> Task brief
Locate all lines with the word "points" and copy them out.

> Data
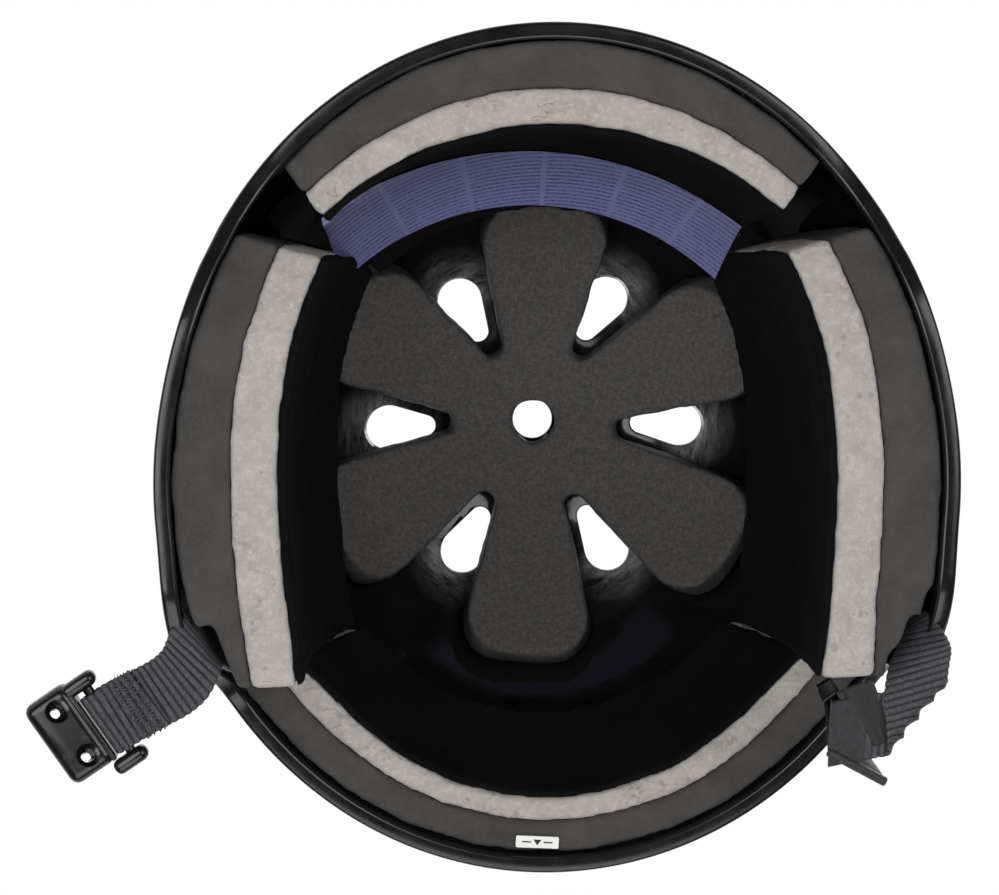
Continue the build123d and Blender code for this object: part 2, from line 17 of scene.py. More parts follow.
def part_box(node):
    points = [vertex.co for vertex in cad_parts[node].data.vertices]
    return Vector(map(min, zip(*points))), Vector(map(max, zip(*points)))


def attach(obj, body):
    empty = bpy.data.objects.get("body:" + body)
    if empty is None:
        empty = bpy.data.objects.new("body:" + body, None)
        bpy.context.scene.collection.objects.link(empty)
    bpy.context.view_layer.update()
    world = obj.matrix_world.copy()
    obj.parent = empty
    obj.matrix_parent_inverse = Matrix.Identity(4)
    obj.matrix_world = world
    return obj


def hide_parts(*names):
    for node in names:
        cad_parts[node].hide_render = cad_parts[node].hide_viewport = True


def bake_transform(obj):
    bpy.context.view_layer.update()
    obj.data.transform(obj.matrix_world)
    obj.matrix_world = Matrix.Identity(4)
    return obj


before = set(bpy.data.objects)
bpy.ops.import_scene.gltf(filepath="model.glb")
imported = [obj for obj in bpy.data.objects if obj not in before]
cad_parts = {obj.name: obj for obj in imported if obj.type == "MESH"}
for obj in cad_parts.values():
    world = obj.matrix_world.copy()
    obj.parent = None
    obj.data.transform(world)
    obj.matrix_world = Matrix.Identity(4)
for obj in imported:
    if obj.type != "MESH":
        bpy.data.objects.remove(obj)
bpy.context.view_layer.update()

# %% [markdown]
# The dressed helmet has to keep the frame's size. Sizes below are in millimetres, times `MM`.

> Solved exercise
    points = [vertex.co for vertex in cad_parts[node].data.vertices]
    return Vector(map(min, zip(*points))), Vector(map(max, zip(*points)))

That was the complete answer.